### Task objective
Reproduce exactly the lines from the line with "place() key_record();" through the line with "for member in", both included, and no other lines.

#### Dataset excerpt

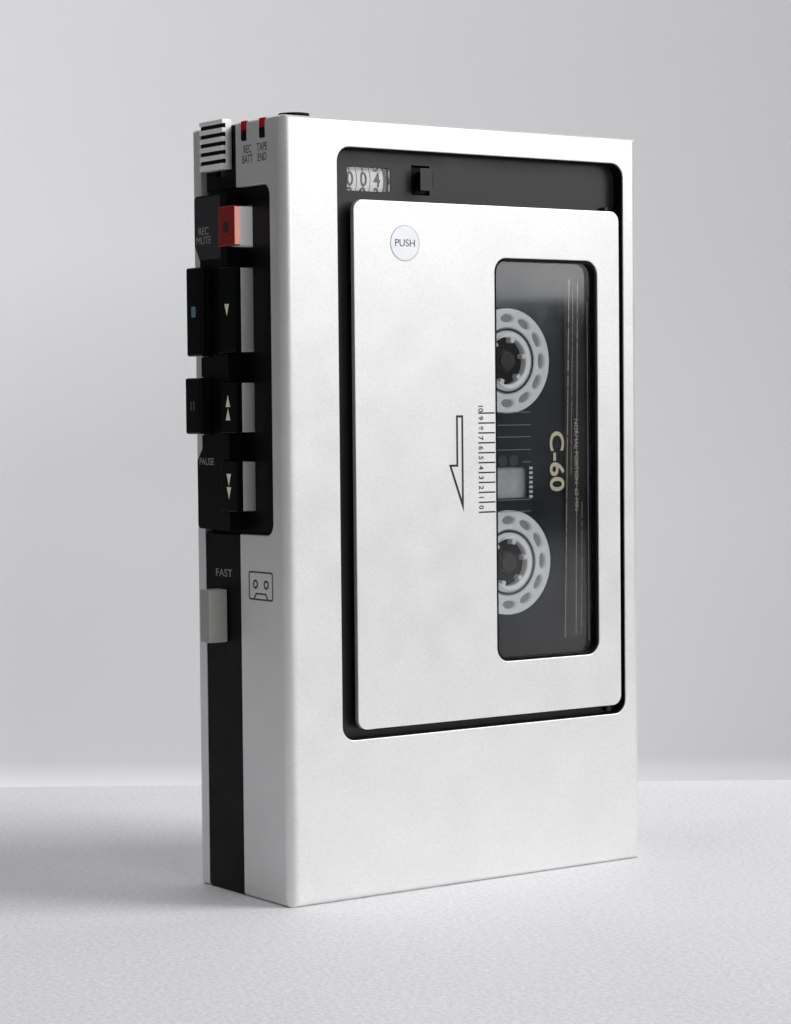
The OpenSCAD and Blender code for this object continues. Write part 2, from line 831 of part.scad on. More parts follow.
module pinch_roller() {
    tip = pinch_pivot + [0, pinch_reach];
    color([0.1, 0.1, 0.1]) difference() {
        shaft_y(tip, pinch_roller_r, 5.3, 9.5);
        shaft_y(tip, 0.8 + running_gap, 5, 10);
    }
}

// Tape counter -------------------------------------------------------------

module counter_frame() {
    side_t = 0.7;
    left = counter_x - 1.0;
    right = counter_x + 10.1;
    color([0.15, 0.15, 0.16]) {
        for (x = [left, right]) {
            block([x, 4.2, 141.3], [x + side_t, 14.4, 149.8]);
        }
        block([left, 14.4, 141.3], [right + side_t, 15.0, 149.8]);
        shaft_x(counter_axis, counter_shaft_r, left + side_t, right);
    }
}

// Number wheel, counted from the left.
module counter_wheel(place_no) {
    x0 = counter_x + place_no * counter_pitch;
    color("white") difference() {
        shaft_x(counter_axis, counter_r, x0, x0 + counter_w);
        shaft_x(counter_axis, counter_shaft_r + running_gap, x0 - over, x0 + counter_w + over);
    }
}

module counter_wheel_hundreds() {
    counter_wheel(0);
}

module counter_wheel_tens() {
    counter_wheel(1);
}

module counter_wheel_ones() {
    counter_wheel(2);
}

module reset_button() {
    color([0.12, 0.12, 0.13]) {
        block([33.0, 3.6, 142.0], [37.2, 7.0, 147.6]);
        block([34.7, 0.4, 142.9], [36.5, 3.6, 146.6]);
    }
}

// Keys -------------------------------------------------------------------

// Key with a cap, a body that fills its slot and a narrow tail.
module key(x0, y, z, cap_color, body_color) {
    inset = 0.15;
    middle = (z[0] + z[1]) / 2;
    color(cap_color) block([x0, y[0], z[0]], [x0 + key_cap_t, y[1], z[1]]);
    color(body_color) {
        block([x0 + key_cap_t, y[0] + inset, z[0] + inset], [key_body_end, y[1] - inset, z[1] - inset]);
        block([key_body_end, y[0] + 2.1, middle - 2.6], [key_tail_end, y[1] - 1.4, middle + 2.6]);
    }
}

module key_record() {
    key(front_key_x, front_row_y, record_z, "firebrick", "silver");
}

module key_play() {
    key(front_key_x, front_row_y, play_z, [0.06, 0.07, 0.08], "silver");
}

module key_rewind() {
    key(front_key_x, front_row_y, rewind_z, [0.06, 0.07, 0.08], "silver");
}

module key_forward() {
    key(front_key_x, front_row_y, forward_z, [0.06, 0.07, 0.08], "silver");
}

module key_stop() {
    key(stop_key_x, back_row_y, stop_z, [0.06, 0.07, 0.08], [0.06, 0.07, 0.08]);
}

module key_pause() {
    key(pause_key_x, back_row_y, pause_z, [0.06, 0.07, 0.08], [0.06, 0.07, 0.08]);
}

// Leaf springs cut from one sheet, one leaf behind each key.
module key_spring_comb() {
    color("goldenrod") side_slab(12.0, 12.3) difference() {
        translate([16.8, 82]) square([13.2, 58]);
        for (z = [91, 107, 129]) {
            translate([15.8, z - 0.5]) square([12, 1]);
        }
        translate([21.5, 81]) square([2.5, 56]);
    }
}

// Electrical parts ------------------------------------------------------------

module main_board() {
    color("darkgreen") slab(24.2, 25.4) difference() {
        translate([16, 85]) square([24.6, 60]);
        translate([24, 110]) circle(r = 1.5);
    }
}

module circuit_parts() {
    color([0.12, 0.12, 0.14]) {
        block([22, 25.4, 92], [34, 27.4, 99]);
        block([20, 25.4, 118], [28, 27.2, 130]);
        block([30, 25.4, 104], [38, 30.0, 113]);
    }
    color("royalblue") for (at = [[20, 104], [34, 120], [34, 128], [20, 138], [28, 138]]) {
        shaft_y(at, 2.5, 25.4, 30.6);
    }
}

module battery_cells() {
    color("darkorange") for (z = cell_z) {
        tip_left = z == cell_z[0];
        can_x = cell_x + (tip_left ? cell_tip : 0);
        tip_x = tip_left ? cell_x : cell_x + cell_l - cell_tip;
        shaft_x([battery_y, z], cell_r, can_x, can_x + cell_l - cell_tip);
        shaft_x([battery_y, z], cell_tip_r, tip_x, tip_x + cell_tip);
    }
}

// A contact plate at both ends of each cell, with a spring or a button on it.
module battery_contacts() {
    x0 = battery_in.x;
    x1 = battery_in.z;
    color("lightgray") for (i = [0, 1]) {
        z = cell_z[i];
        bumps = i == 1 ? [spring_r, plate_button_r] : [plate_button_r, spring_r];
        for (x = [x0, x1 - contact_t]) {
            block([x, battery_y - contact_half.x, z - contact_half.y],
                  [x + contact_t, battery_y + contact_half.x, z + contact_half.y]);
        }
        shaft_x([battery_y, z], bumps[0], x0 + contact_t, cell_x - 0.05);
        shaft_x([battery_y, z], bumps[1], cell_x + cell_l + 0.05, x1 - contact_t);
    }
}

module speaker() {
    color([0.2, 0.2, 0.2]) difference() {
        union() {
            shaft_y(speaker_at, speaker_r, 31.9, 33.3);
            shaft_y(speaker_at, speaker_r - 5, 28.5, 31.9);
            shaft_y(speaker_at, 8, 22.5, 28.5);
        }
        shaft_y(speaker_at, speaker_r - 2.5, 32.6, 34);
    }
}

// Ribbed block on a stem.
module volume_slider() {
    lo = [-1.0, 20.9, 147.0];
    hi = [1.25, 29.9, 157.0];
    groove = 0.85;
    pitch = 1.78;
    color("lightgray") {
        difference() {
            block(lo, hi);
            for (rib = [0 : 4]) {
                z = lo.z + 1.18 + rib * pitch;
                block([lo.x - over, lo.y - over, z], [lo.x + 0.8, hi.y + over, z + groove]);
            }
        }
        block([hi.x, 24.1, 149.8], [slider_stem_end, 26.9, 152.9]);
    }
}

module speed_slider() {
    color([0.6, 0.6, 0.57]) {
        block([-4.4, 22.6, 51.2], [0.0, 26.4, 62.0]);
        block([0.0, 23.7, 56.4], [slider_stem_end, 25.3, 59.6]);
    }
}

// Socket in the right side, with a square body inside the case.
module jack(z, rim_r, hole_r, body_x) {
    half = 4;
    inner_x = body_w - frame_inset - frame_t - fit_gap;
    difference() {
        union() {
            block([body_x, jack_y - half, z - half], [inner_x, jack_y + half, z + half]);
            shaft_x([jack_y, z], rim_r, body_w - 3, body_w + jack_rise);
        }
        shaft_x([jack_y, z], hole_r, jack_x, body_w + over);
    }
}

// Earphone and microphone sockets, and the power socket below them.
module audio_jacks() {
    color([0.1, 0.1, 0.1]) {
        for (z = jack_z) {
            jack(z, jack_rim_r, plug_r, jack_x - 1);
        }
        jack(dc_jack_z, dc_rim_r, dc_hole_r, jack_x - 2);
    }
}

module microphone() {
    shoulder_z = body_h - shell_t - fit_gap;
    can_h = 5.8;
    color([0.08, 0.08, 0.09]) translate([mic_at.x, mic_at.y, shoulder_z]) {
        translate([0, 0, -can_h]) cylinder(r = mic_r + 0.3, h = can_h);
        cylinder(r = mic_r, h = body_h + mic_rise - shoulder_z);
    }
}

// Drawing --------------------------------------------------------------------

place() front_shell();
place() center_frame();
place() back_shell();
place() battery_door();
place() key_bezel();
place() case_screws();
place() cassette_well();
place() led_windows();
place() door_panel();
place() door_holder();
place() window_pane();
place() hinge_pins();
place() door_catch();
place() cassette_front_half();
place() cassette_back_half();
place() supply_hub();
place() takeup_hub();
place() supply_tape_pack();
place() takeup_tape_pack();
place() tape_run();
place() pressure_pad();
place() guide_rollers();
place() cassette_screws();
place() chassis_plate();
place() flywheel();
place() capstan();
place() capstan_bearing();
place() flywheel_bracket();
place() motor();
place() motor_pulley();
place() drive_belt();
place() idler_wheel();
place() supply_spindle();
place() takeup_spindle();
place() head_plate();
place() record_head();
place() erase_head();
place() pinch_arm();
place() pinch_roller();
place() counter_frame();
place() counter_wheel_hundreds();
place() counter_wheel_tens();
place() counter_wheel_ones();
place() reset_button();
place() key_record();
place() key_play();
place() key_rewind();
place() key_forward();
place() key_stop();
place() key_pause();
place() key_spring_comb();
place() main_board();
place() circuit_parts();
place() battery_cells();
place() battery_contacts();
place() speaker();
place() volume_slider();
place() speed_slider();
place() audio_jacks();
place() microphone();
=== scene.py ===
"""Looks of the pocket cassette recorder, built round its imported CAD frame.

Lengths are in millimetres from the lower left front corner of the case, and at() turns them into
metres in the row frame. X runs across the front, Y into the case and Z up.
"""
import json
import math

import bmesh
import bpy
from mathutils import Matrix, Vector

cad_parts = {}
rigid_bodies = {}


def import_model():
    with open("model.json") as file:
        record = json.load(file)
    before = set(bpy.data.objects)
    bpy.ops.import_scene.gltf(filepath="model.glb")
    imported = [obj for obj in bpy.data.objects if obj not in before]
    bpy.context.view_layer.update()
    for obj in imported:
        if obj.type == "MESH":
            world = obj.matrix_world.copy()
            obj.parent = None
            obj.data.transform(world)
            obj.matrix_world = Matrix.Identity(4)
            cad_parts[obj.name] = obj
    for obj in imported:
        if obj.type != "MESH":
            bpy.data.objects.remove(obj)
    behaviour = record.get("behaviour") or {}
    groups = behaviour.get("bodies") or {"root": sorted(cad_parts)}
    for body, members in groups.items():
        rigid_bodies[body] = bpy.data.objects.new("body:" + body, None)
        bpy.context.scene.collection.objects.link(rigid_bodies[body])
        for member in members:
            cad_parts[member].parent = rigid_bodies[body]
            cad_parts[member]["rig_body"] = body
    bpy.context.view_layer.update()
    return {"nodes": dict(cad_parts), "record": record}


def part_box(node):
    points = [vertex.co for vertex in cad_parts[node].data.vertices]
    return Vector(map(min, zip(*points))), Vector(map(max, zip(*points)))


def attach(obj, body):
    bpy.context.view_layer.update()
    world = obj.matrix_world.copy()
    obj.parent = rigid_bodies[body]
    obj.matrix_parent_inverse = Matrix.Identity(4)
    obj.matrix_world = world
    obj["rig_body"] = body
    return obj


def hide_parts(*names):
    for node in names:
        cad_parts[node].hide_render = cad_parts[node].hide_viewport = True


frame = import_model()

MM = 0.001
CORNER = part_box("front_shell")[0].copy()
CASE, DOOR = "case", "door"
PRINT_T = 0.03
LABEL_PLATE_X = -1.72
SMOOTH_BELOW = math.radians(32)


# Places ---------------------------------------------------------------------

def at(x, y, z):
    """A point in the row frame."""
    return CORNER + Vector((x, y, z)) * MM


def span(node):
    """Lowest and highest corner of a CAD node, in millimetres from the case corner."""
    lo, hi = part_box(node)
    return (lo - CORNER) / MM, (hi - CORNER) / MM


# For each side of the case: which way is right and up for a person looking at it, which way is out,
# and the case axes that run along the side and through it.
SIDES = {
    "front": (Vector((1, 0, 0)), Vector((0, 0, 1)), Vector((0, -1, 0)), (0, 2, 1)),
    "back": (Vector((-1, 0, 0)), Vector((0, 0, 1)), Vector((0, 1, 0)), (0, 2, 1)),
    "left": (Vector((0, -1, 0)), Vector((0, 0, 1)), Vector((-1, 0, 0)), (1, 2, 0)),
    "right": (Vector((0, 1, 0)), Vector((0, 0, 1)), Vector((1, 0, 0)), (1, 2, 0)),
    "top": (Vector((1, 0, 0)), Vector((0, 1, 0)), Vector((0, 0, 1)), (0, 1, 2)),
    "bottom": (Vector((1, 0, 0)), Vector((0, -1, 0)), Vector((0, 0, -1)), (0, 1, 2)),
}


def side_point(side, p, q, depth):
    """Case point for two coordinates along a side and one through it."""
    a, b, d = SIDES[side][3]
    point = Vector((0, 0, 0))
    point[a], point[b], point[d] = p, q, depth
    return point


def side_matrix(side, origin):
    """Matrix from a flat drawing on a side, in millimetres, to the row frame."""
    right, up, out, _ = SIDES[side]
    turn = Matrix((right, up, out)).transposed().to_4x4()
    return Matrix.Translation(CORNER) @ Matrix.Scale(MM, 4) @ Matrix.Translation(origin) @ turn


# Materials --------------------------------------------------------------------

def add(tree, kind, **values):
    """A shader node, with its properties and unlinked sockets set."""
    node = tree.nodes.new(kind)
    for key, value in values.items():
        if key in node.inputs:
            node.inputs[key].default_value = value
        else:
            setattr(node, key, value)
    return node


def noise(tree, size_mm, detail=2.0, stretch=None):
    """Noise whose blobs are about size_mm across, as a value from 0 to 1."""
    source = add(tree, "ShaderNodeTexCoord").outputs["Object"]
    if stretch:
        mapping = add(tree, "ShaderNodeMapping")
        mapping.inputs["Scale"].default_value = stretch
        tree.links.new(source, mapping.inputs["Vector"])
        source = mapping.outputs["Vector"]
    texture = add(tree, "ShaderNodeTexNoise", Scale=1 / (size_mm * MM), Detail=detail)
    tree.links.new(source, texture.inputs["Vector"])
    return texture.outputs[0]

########

### Problem solution
place() key_record();
place() key_play();
place() key_rewind();
place() key_forward();
place() key_stop();
place() key_pause();
place() key_spring_comb();
place() main_board();
place() circuit_parts();
place() battery_cells();
place() battery_contacts();
place() speaker();
place() volume_slider();
place() speed_slider();
place() audio_jacks();
place() microphone();
=== scene.py ===
"""Looks of the pocket cassette recorder, built round its imported CAD frame.

Lengths are in millimetres from the lower left front corner of the case, and at() turns them into
metres in the row frame. X runs across the front, Y into the case and Z up.
"""
import json
import math

import bmesh
import bpy
from mathutils import Matrix, Vector

cad_parts = {}
rigid_bodies = {}


def import_model():
    with open("model.json") as file:
        record = json.load(file)
    before = set(bpy.data.objects)
    bpy.ops.import_scene.gltf(filepath="model.glb")
    imported = [obj for obj in bpy.data.objects if obj not in before]
    bpy.context.view_layer.update()
    for obj in imported:
        if obj.type == "MESH":
            world = obj.matrix_world.copy()
            obj.parent = None
            obj.data.transform(world)
            obj.matrix_world = Matrix.Identity(4)
            cad_parts[obj.name] = obj
    for obj in imported:
        if obj.type != "MESH":
            bpy.data.objects.remove(obj)
    behaviour = record.get("behaviour") or {}
    groups = behaviour.get("bodies") or {"root": sorted(cad_parts)}
    for body, members in groups.items():
        rigid_bodies[body] = bpy.data.objects.new("body:" + body, None)
        bpy.context.scene.collection.objects.link(rigid_bodies[body])
        for member in members:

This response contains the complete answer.